At an average $24.12 per square foot, Greenville’s Central business district properties did see higher vacancies than the market as a whole, but the area’s highest class properties had the lowest vacancy rates in the entire county, 12.52%, according to the report. 

“Companies might want to shrink their footprint but make it a very high-quality space,” Anderson told GSA Business Report. 

Spartanburg County’s Class A office space market — with 7,061,000 less square feet of inventory than Greenville — has a vacancy rate of 3.06%. 

A few of these prime spots that were scouted out by new tenants or buyers include a total 49,000 square feet near Fluor Field, at Clemson University International Center for Automotive Research and in Spartanburg’s landmark Montgomery Building. 
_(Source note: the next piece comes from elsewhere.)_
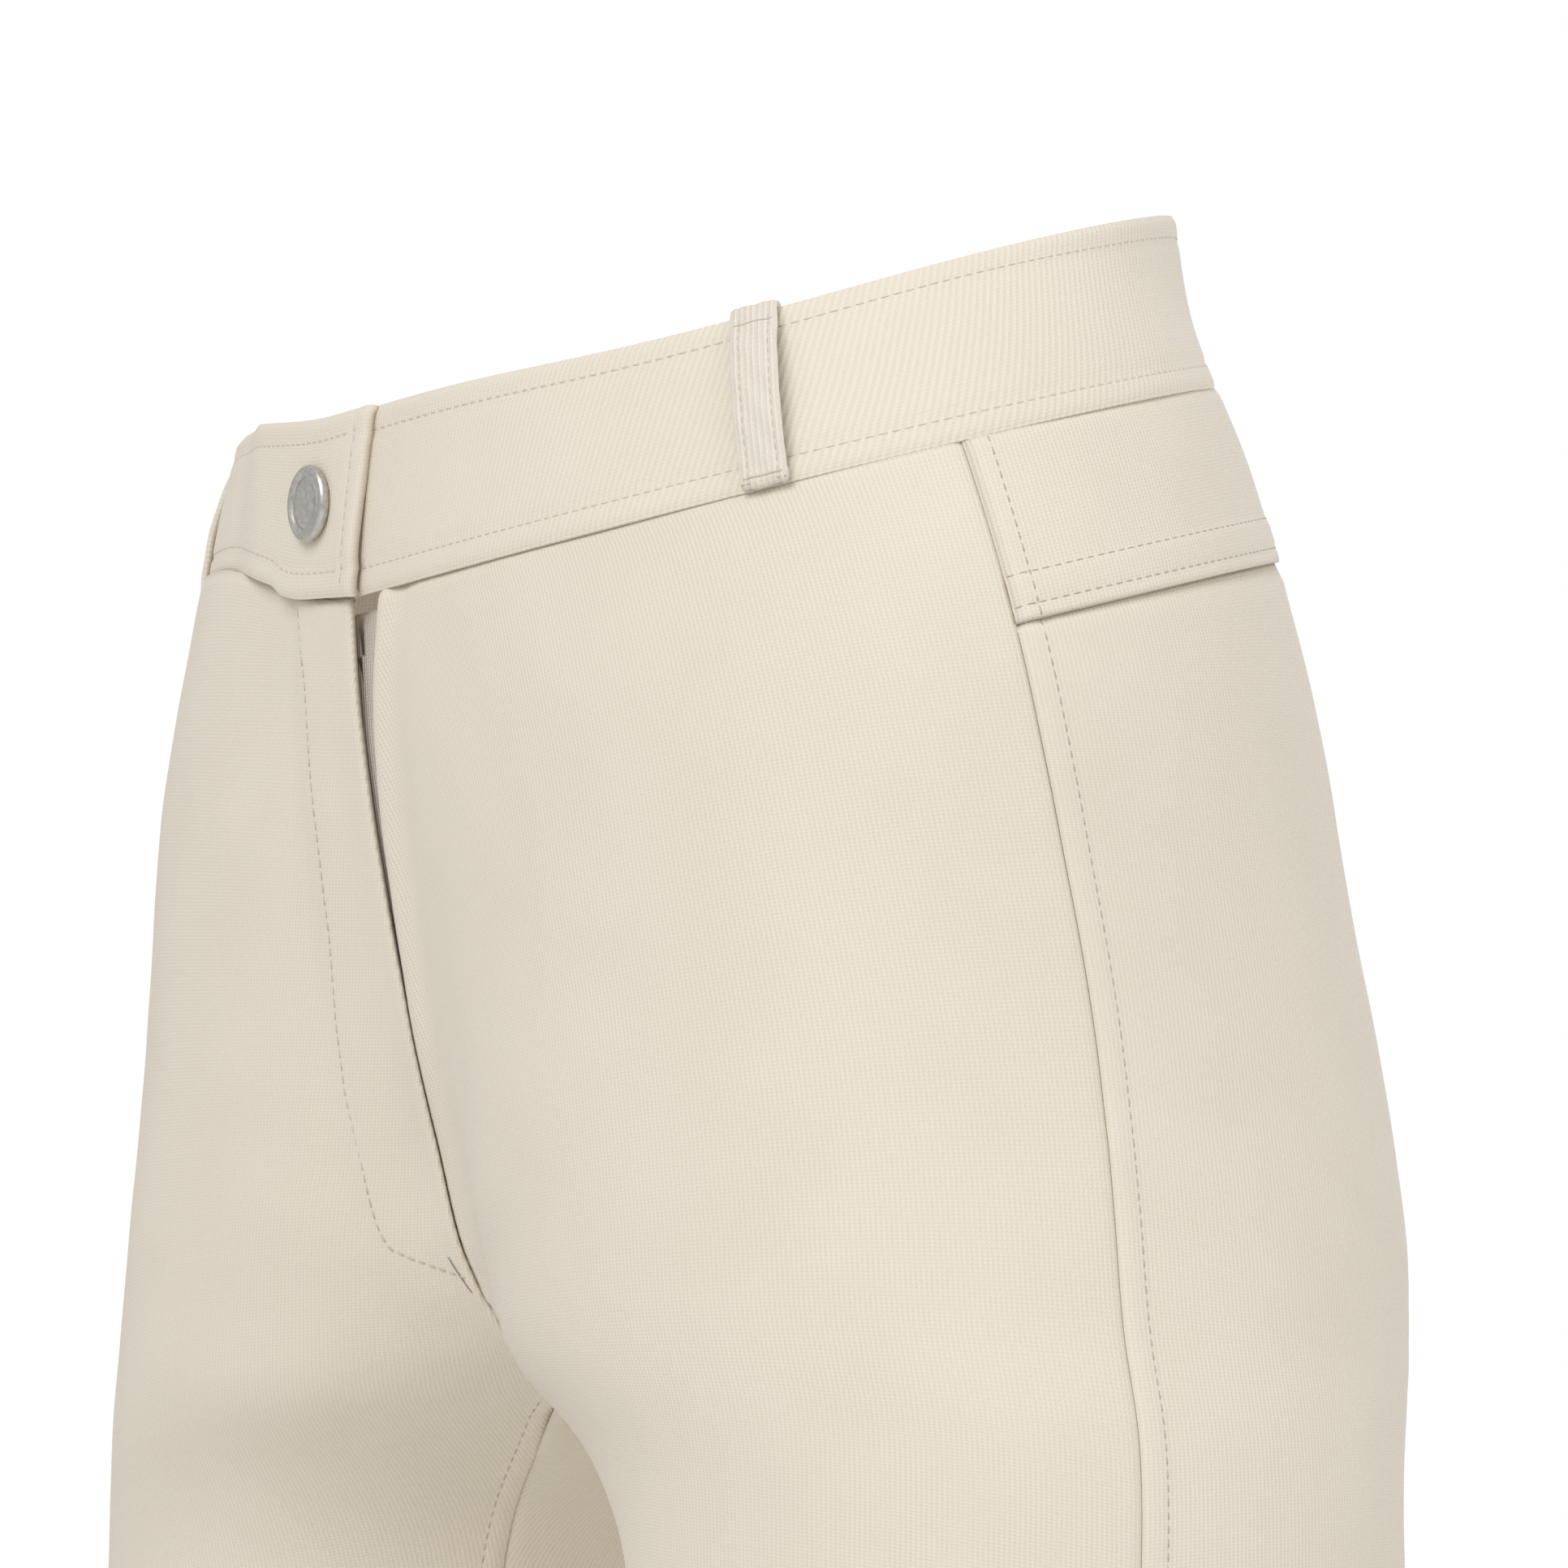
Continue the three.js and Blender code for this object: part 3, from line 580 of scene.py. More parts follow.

For Canal, the new location will be a tool for future recruitment and retention, according to Laura Beth Medley, Canal’s vice president and chief human resources officer. 

“Companies are focused not only on attraction, but also retention given what companies are offering their employees right now,” Anderson said. 

Colliers’ project management partner LCK will manage upfitting of the space. 

“What’s really refreshing about Canal is that they are very focused on their employees, and their employees certainly have a voice,” she said. “They want to create a healthy, exciting environment for their employees, and it’s rare to see leadership making that a priority.”